[Stored records]
<<<<

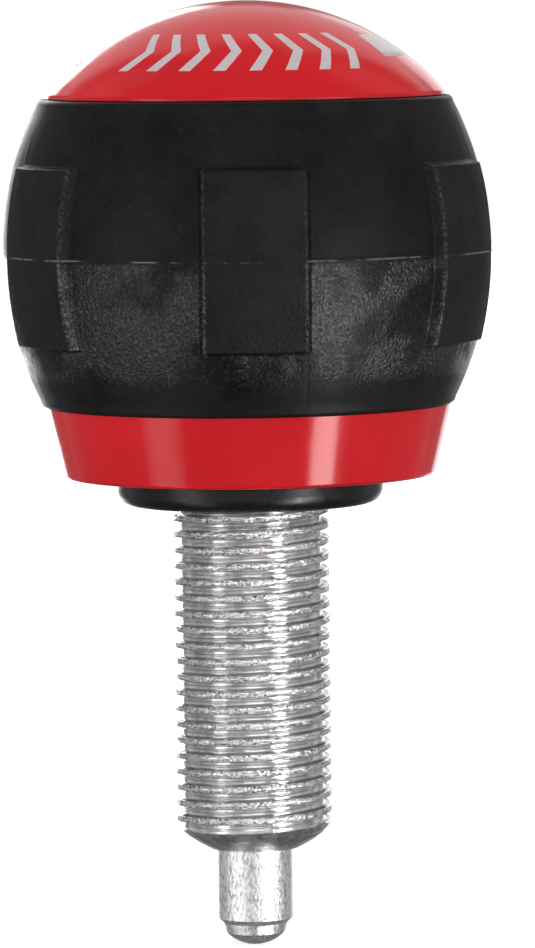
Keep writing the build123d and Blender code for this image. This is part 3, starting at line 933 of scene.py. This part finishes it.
def gripSleeve():
    g = grip
    middle = (g["low"] + g["high"]) / 2
    bm = bmesh.new()
    verts = addProfile(bm, gripOutline())
    bm.edges.new((verts[-1], verts[0]))
    spinRound(bm, g["columns"] * g["padCount"])
    grain, crown, parting, edges = (
        bm.verts.layers.float.new(name) for name in ("grain", "crown", "parting", "edges")
    )
    sector = 360 / g["padCount"]
    slopeGrain, lowerGrain = g["slopeGrain"]
    for v in bm.verts:
        spot = v.co / mm
        radius = hypot(spot.x, spot.y)
        turn = degrees(atan2(spot.y, spot.x)) + 90
        pad = round(turn / sector)
        away = padSpread((turn - pad * sector) / (sector / 2), radius)
        turn = radians(pad * sector + away - 90)
        if radius > g["boreRadius"] + g["outerFrom"]:
            fromSide = (g["padWidth"] / 2 - radius * sin(radians(abs(away)))) / g["slopeWidth"]
            fromEnd = (g["padLength"] / 2 - abs(spot.z - middle)) / g["endWidth"]
            x, y = 1 - within(fromSide, 0, 1), 1 - within(fromEnd, 0, 1)
            rise = 1 - min(hypot(x, y), 1)
            lift = g["padHeight"] * ((1 - g["crownEase"]) * rise + g["crownEase"] * eased(rise))
            slopes = 4 * rise * (1 - rise)
            lower = eased((middle - spot.z) / g["lowerFade"])
            coarse = lower * eased((spot.z - g["grainFrom"]) / g["grainFade"])
            valleyGrain = (1 - rise) * max(coarse, g["grainLeast"])
            v[grain] = min(1.0, max(valleyGrain, slopes * (slopeGrain + lowerGrain * lower)))
            # the pads, which get a painted sheen in the rubber
            v[crown] = rise
            # A painted highlight along the pads' edges, stronger below the parting line.
            edgeGlint = eased(1 - abs(fromSide - g["edgeGlintAt"]) / g["edgeGlintWidth"])
            edgeGlint *= eased((fromEnd + g["edgeGlintPast"]) / g["edgeGlintFade"])
            v[edges] = edgeGlint * (g["edgeGlintAbove"] + (1 - g["edgeGlintAbove"]) * lower)
            if g["low"] + g["plainEnd"] < spot.z < g["high"] - g["plainEnd"]:
                ridge = max(0.0, 1 - abs(spot.z - middle) / g["partingWidth"])
                lift += g["partingRidge"] * ridge
                lift += g["mouldStep"] * eased((spot.z - middle) / g["mouldStepWidth"])
                # the parting ridge gets a painted highlight in the rubber
                v[parting] = ridge
                lift += g["waviness"] * noiseIn(spot, (g["waveScale"],) * 3)
            radius += lift
        v.co = Vector((radius * cos(turn), radius * sin(turn), spot.z)) * mm
    finishPiece("gripSleeve", bm, "rubber", "knob", ["grip_sleeve"], g["sharpFrom"])


gripSleeve()
print("grip moulded")


# Marks printed on the dome: a row of chevrons in front and one long turning arrow behind

marks = {
    "domeRadius": 26.5,
    "domeTop": 50.57,
    "lift": 0.02,
    "thickness": 0.04,
    "chevrons": 8,
    "chevronFrom": -42.0,        # degrees round the dome
    "chevronTo": 39.0,
    "chevronTop": 28.6,          # degrees down from the dome's top
    "chevronBottom": 41.6,
    "chevronReach": 5.2,
    "chevronStroke": 3.9,
    "arrow": (57.0, 274.0, 290.0),   # tail, neck and point, degrees round
    "arrowBand": (29.8, 38.0),
    "arrowHead": (25.5, 44.5),
    "cutsRound": (-50, 300),     # the flat shapes are cut into squares that can bend
    "cutsDown": (24, 48),
    "cutStep": 3,
    "cutSlack": 1e-5,
    "leastEdge": 1e-4,
    "sharpFrom": 60,             # degrees
}


def flatShape(bm, corners):
    # A flat polygon, in degrees round the dome and down from its top.
    bm.faces.new([bm.verts.new((x, y, 0)) for x, y in corners])


def printedMarks():
    m = marks
    bm = bmesh.new()
    spacing = (m["chevronTo"] - m["chevronFrom"]) / (m["chevrons"] - 1)
    high, low, stroke, reach = m["chevronTop"], m["chevronBottom"], m["chevronStroke"], m["chevronReach"]
    centre = (high + low) / 2
    for i in range(m["chevrons"]):
        x = m["chevronFrom"] + spacing * i - (reach + stroke) / 2
        flatShape(bm, [
            (x, low), (x + stroke, low), (x + reach + stroke, centre),
            (x + stroke, high), (x, high), (x + reach, centre),
        ])
    tail, neck, point = m["arrow"]
    bandHigh, bandLow = m["arrowBand"]
    headHigh, headLow = m["arrowHead"]
    flatShape(bm, [
        (tail, bandLow), (neck, bandLow), (neck, headLow), (point, (headHigh + headLow) / 2),
        (neck, headHigh), (neck, bandHigh), (tail, bandHigh),
    ])
    bmesh.ops.triangulate(bm, faces=bm.faces[:])
    cuts = [((x, 0, 0), (1, 0, 0)) for x in range(*m["cutsRound"], m["cutStep"])]
    cuts += [((0, y, 0), (0, 1, 0)) for y in range(*m["cutsDown"], m["cutStep"])]
    for spot, across in cuts:
        bmesh.ops.bisect_plane(bm, geom=everything(bm), dist=m["cutSlack"], plane_co=spot, plane_no=across)
    bmesh.ops.dissolve_degenerate(bm, edges=bm.edges[:], dist=m["leastEdge"])
    centreHeight = m["domeTop"] - m["domeRadius"]
    ball = m["domeRadius"] + m["lift"]
    for v in bm.verts:
        around, down = radians(v.co.x), radians(v.co.y)
        out = ball * sin(down)
        v.co = Vector((out * sin(around), -out * cos(around), centreHeight + ball * cos(down))) * mm
    for face in bm.faces:
        if face.normal.dot(face.calc_center_median() - Vector((0, 0, centreHeight * mm))) < 0:
            face.normal_flip()
    bmesh.ops.solidify(bm, geom=everything(bm), thickness=m["thickness"] * mm)
    finishPiece("domeMarks", bm, "ink", "knob", sharp=m["sharpFrom"])


printedMarks()
print("marks printed")


# Finishes of the solids that stay as they are

nodeFinishes = {
    "drive_hub": "nylon",
    "guide_bush": "nylon",
    "plunger_pin": "pin",
    "knob_core": "red",
    "dome_cap": "red",
    "plain_washer": "zinc",
    "lock_washer": "wire",
    "hex_nut": "zinc",
}
for nodeName, finish in nodeFinishes.items():
    for slot in nodes[nodeName].material_slots:
        slot.material = finishes[finish]
print("finishes given")
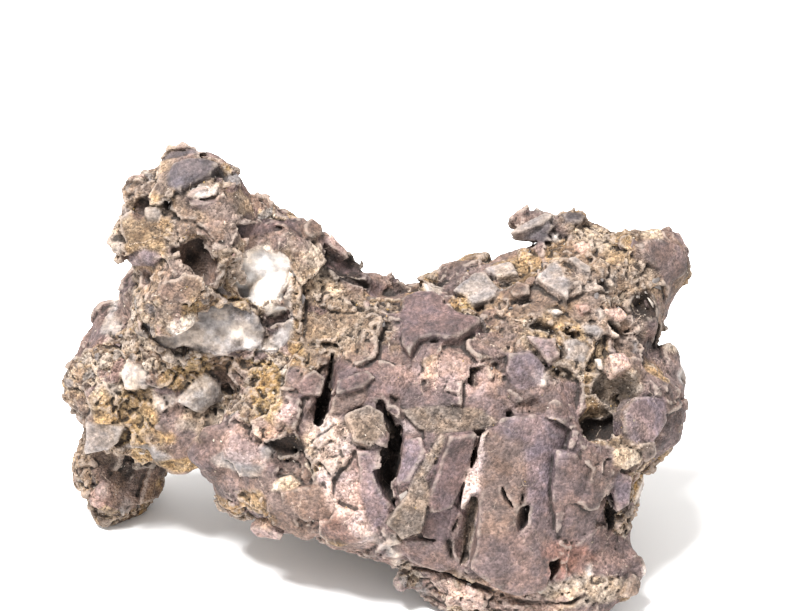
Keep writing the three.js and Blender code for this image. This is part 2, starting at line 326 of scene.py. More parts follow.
class Unevenness:
    """Two boxes of noise that repeat all over space: one for a fragment's rim, one for its face."""

    SIDE = 128
    STEPS = (8, 4, 2)
    RIM = (2.0, 1.4, 0.5)
    FACE = (1.5, 0.7, 0.5)
    SPREAD = 0.2

    def __init__(self, voxel: float, seed: int) -> None:
        """Draws the boxes from a fixed seed.

        Args:
            voxel: The spacing of the boxes' values in millimetres.
            seed: Where the random numbers start.
        """
        self.voxel = voxel
        random = np.random.default_rng(seed)
        shares = np.array((self.RIM, self.FACE))
        self.table = np.zeros((self.SIDE,) * 3 + (2,), np.float32)
        for step, share in zip(self.STEPS, shares.T):
            waves = random.random((self.SIDE // step,) * 3 + (2,)).astype(np.float32)
            for axis in range(3):
                waves = np.repeat(waves, step, axis=axis)
            for axis in (0, 1, 2) * 2:
                waves = sum(np.roll(waves, shift, axis) for shift in range(step)) / step
            self.table += (waves - 0.5) / waves.std() * self.SPREAD * share

    def window(self, first: Array, shape: tuple[int, ...]) -> Array:
        """Returns the rim's and the face's noise for a box of voxels."""
        axes = [(np.arange(n) + a) % self.SIDE for a, n in zip(first, shape)]
        return self.table[np.ix_(*axes)]

    def at(self, points: Array) -> Array:
        """Reads the noise at free places.

        Args:
            points: Places in millimetres.

        Returns:
            The rim's and the face's noise at each place.
        """
        scaled = points / self.voxel
        low = np.floor(scaled).astype(np.int32)
        part = (scaled - low).astype(np.float32)
        total = np.zeros((len(points), 2), np.float32)
        for corner in np.ndindex(2, 2, 2):
            share = np.prod(np.where(corner, part, 1 - part), axis=1)
            total += share[:, None] * self.table[tuple(((low + corner) % self.SIDE).T)]
        return total


@dataclass(frozen=True)
class Patch:
    """An oval patch of one rock on the skin, with its half-sizes along the axes."""

    rock: Rock
    pixel: Pixel
    size: tuple[float, float, float]
    cover: float = 1.0


@dataclass(frozen=True)
class Drift:
    """Loose patches of one rock, wherever its own noise is high."""

    rock: Rock
    size: float
    threshold: float
    cover: float = 0.8


class RockMap:
    """Which rock lies where: placed patches in front, and drifting ones all over."""

    SOFT = 0.3
    DRIFT_SOFT = 0.06
    FRAY = 0.5
    FRAY_SIZE = 5.0
    MIXING = ((0.35, 7.3), (0.4, 3.1), (0.25, 1.2))
    CONTRAST = 2.4

    def __init__(self, ground: Ground, patches: tuple[Patch, ...], drifts: tuple[Drift, ...]) -> None:
        """Finds each patch's middle on the skin.

        Args:
            ground: The solid.
            patches: The placed patches.
            drifts: The drifting ones.
        """
        self.patches = [(patch, ground.under(patch.pixel)[0]) for patch in patches]
        self.drifts = [(drift, LatticeNoise(seed)) for seed, drift in enumerate(drifts, 40)]
        self.fray = LatticeNoise(31)
        self.grain = LatticeNoise(32)

    def layers(self, points: Array) -> list[tuple[Look, Array]]:
        """Lists the rocks that lie on some places, lowest first.

        Args:
            points: Places in millimetres.

        Returns:
            Each rock's look and how much of it covers each place.
        """
        uneven = (self.fray.at(points, self.FRAY_SIZE) - 0.5) * 2 * self.FRAY
        result = []
        for drift, noise in self.drifts:
            loose = (noise.at(points, drift.size) - drift.threshold) / self.DRIFT_SOFT
            result.append((drift.rock.value, drift.cover * np.clip(loose + 0.5, 0, 1)))
        for patch, spot in self.patches:
            away = np.linalg.norm((points - spot) / np.array(patch.size), axis=-1) + uneven
            result.append((patch.rock.value, patch.cover * np.clip((1 - away) / self.SOFT + 0.5, 0, 1)))
        return result

    def relief(self, points: Array) -> tuple[Array, Array]:
        """Works out how smooth and how coarse the rock is.

        Args:
            points: Places in millimetres.

        Returns:
            The calm and the coarse value at each place, 0 to 1.
        """
        calm = np.zeros(points.shape[:-1], np.float32)
        coarse = np.full(points.shape[:-1], 0.25, np.float32)
        for look, share in self.layers(points):
            calm += (look.calm - calm) * share
            coarse += (look.coarse - coarse) * share
        return calm, coarse

    def mixing(self, points: Array) -> Array:
        """Returns how much of a rock's pale colour shows at each place, 0 to 1."""
        share = sum(part * self.grain.at(points, size) for part, size in self.MIXING)
        return np.clip((share - 0.5) * self.CONTRAST + 0.5, 0, 1)


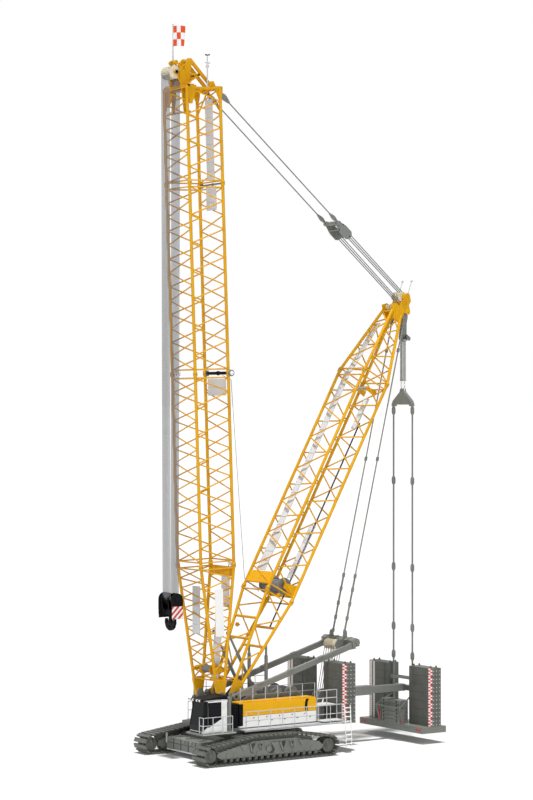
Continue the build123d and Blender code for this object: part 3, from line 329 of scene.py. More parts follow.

>>>>

* [THE TASK] Output the section opening with the line that has "Keep writing the three.js" and closing with the line that has "a fixed seed.". Keep both end lines and leave out the rest.

* [TASK RESPONSE]
Keep writing the three.js and Blender code for this image. This is part 2, starting at line 326 of scene.py. More parts follow.
class Unevenness:
    """Two boxes of noise that repeat all over space: one for a fragment's rim, one for its face."""

    SIDE = 128
    STEPS = (8, 4, 2)
    RIM = (2.0, 1.4, 0.5)
    FACE = (1.5, 0.7, 0.5)
    SPREAD = 0.2

    def __init__(self, voxel: float, seed: int) -> None:
        """Draws the boxes from a fixed seed.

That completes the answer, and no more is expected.